In Wake of Vantiv for Worldpay, Europe Beckons?

Falling sterling and growing digital payments make not-so-strange bedfellows.

News that Worldpay has agreed, in principle, to a $9.9-billion deal to merge with Vantiv sets the stage for a cross-border deal that is truly cross border, crossing oceans and the Rubicon that is Brexit.

The question becomes:  What’s next?  Or rather:  Who’s next?

In the payments realm there’s been a bit of focus on the Alipay for MoneyGram deal, with its regulatory oversight of a transaction that would be truly global in scope.

Regulatory concerns have hinged on whether there is, may be, or could be risk to U.S. citizens’ data or national security.

In the case of the Vantiv for Worldpay merger, it would appear that concerns of that magnitude do not surround the deal. Think of it as an extension of brand and payment types and technology, and to some minds it is a natural fit.  The movement toward digital and mobile, cashless payments is an immutable one, and Worldpay, as you might know, provides payment processing for online and brick-and-mortar transactions in more than 140 countries.  The company has some enviable market share in its home base of Britain, where it processes about 40 percent of all retail transactions, The New York Times reported Wednesday – and in total processes about 36 million transactions daily.

For Vantiv there is value in going beyond the United States, boosting footprint and gaining scale.  There’s a slight ownership edge here, too, as Vantiv holders will boast a roughly 59 percent stake in the combined entity, which of course speaks to control over just where resources will be deployed, how and when.

Might there be a silver lining to the sterling silver’s … drop?  Well, consider the fact that if nothing else, Brexit is refocusing U.S. attention on Europe, with  the desire to gain a post, or perhaps outpost, in payments processing in the region.  In a brief mention in The Times, a slew of companies, such as Square and Stripe and Adyen have been eyeing expansion in payments processing.

Mull that trio, and one sticks out as a possible takeout candidate, at least in an echo of Wednesday’s action. Adyen operates in the Netherlands, which means that it has roots in the region. It is a privately held payments business that is (gulp, gasp) profitable and grew revenue at 99 percent annually, as measured in total 2016 gross sales at $727 million (net of transaction costs that tally was up 65 percent), as noted this year by Recode, profits nearly doubled to $87 million.

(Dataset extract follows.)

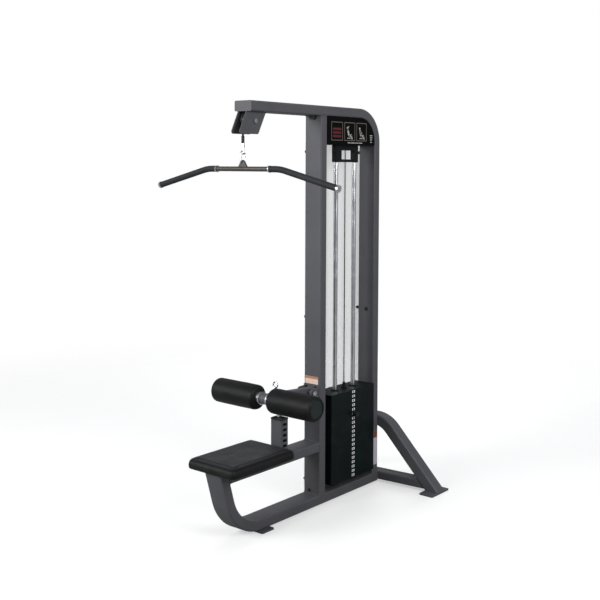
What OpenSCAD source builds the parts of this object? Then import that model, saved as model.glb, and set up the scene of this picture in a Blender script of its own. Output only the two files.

And as reported in this space, payments volumes were up 80 percent year over year.  The same currency tailwinds that have been in place for, and possibly helped spur, the Wednesday Vantiv deal are not in place for a U.S. company interested in Adyen.  The euro, after all, has been strengthening against the dollar.

But strategically, Adyen has as a main selling point the ability to handle transactions across several regions, and handle payments in volume across 100 currencies.  Consider too, that the company said last month that it had obtained a banking license, a pan-European one, that allows the firm to process merchant payments with speed, bypassing bank settlements.   The $2.3-billion valuation sported a few years ago may or may not be a yardstick by which to measure where a potential acquirer may find a price tag palatable … but then again, for a U.S. firm, Europe may be among the more desired payments frontiers.  After all, data released this week shows that, via the European eCommerce Report 2017, eCommerce activity was up 15 percent in the region in 2016, to $602 billion USD, or 30 percent of the global eCommerce market.  The forecast for this year calls for 14 percent growth.  The dominant countries here are the U.K., Germany and France, where, perhaps for U.S. payments firms a roadmap may be taking shape.